---------- Collected material
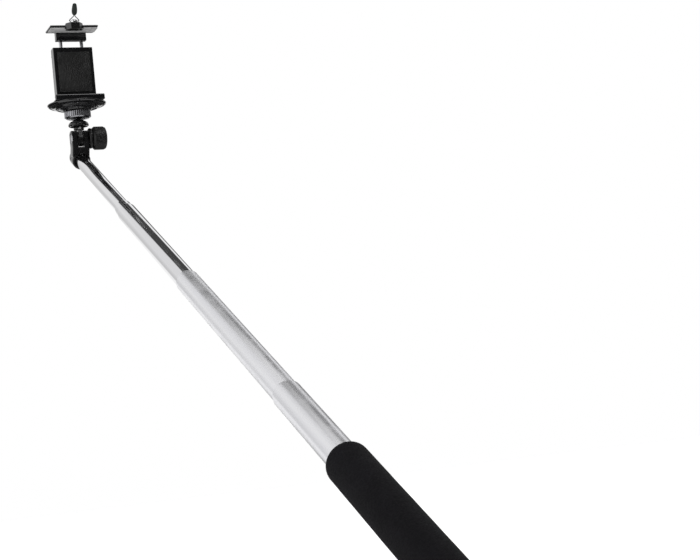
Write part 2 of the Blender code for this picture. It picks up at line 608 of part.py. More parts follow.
def make_pull_tab(pull):
    half = [(1.3, 5.0), (2.0, 6.2), (2.35, 8.2), (2.35, 11.2), (2.1, 13.9), (1.9, 15.6)]
    outline = half + [(-x, z) for x, z in reversed(half)]
    shape = plate([(x * mm, z * mm) for x, z in outline], -1.3 * mm, 1.3 * mm, "y", 0.4 * mm)
    tab = finish("pull_tab", shape, "dipped_tab", pull)
    cut(tab, block((-1.0 * mm, -0.7 * mm, 2 * mm), (1.0 * mm, 0.7 * mm, 9.8 * mm)))


def build():
    clear_scene()
    stick = empty("stick_axis", turn=(SLOPE - math.radians(90), 0, 0))
    make_grip(stick)
    make_end_cap(stick)
    rim = make_telescope(stick)
    collar = empty("collar_axis", stick, (0, 0, rim))
    make_elbow(collar)
    make_hinge_hardware(collar)
    along = Vector((0, math.cos(SLOPE), math.sin(SLOPE)))
    square = Vector((0, -math.sin(SLOPE), math.cos(SLOPE)))
    hinge = empty("hinge_axis", place=along * (rim + HINGE_S) + square * HINGE_P)
    make_knob(hinge)
    post = empty("post_axis", hinge)
    for make in (make_post, make_cap, make_ring, make_dish, make_lower_jaw, make_cover, make_pads,
                 make_upper_jaw, make_rods_and_springs, make_pull_stud):
        make(post)
    pull = empty("pull_axis", post, (0, PULL_Y, PULL_PIVOT), (PULL_LEAN, 0, 0))
    make_pull_bail(pull)
    make_pull_tab(pull)


build()
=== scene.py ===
# %% [markdown]
# # A telescopic hand stick with a sprung phone clamp
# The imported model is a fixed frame: every piece below takes its place from it. The stick slopes away
# from the viewer, with a foam grip near by and a tilting head with a phone clamp at the far end.
# Most pieces are made again here with a finer surface, and each stands for its plain solid.

# %% Load the frame
import json
import math

import bmesh
import bpy
from mathutils import Matrix, Vector


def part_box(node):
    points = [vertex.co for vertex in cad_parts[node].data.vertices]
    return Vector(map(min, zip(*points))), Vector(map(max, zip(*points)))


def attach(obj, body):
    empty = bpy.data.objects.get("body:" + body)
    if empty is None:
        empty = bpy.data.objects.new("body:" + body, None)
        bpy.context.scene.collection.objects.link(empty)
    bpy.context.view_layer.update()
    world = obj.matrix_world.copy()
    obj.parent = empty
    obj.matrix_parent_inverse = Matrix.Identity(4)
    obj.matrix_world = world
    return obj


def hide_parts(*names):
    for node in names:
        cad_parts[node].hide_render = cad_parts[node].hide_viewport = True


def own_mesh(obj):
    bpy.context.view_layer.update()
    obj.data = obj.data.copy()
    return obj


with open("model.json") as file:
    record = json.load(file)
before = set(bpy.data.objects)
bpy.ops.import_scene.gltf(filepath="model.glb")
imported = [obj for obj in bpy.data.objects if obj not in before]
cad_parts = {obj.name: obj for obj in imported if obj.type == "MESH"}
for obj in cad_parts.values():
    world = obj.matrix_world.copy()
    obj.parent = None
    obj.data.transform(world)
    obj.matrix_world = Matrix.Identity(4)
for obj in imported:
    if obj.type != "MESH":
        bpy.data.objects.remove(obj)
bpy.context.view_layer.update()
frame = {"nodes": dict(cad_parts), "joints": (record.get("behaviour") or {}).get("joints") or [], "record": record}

mm = 0.001
BODIES = frame["record"]["behaviour"]["bodies"]
BODY_OF = {node: body for body, nodes in BODIES.items() for node in nodes}
JOINTS = {joint["name"]: joint for joint in frame["joints"]}

# %% [markdown]
# ## Four frames to model in
# A turned part is easiest to draw about the Z axis. So each group of pieces gets a matrix that carries
# its own Z axis to where it is on the stick. The matrices come from the joints: the tubes slide along
# the stick's axis, the head tilts about the hinge, and the finger pull folds about its wire's ends.

# %% Place matrices, worked out from the joints
ALONG = Vector(JOINTS["tube_1_slide"]["axis"]).normalized()
ACROSS = Vector((1, 0, 0))
HINGE_POINT = Vector(JOINTS["head_tilt"]["pos_m"])
PULL_LEAN = math.radians(30)


def frame_with(z_axis, x_axis, origin):
    """A matrix whose columns are x_axis, z cross x, z_axis and the origin."""
    turned_frame = Matrix((x_axis, z_axis.cross(x_axis), z_axis)).transposed().to_4x4()
    turned_frame.translation = origin
    return turned_frame


STICK = frame_with(ALONG, ACROSS, Vector((0, 0, 0)))
POST = Matrix.Translation(HINGE_POINT)
KNOB = frame_with(ACROSS, Vector((0, 0, -1)), HINGE_POINT)
PULL = Matrix.Translation(JOINTS["pull_fold"]["pos_m"]) @ Matrix.Rotation(PULL_LEAN, 4, "X")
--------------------
* Written exercise *
Only the lines from the one with "square * HINGE_P)" up to the one with "points = [vertex.co" should be repeated, both included, exactly as they appear.

* Completed task *
    hinge = empty("hinge_axis", place=along * (rim + HINGE_S) + square * HINGE_P)
    make_knob(hinge)
    post = empty("post_axis", hinge)
    for make in (make_post, make_cap, make_ring, make_dish, make_lower_jaw, make_cover, make_pads,
                 make_upper_jaw, make_rods_and_springs, make_pull_stud):
        make(post)
    pull = empty("pull_axis", post, (0, PULL_Y, PULL_PIVOT), (PULL_LEAN, 0, 0))
    make_pull_bail(pull)
    make_pull_tab(pull)


build()
=== scene.py ===
# %% [markdown]
# # A telescopic hand stick with a sprung phone clamp
# The imported model is a fixed frame: every piece below takes its place from it. The stick slopes away
# from the viewer, with a foam grip near by and a tilting head with a phone clamp at the far end.
# Most pieces are made again here with a finer surface, and each stands for its plain solid.

# %% Load the frame
import json
import math

import bmesh
import bpy
from mathutils import Matrix, Vector


def part_box(node):
    points = [vertex.co for vertex in cad_parts[node].data.vertices]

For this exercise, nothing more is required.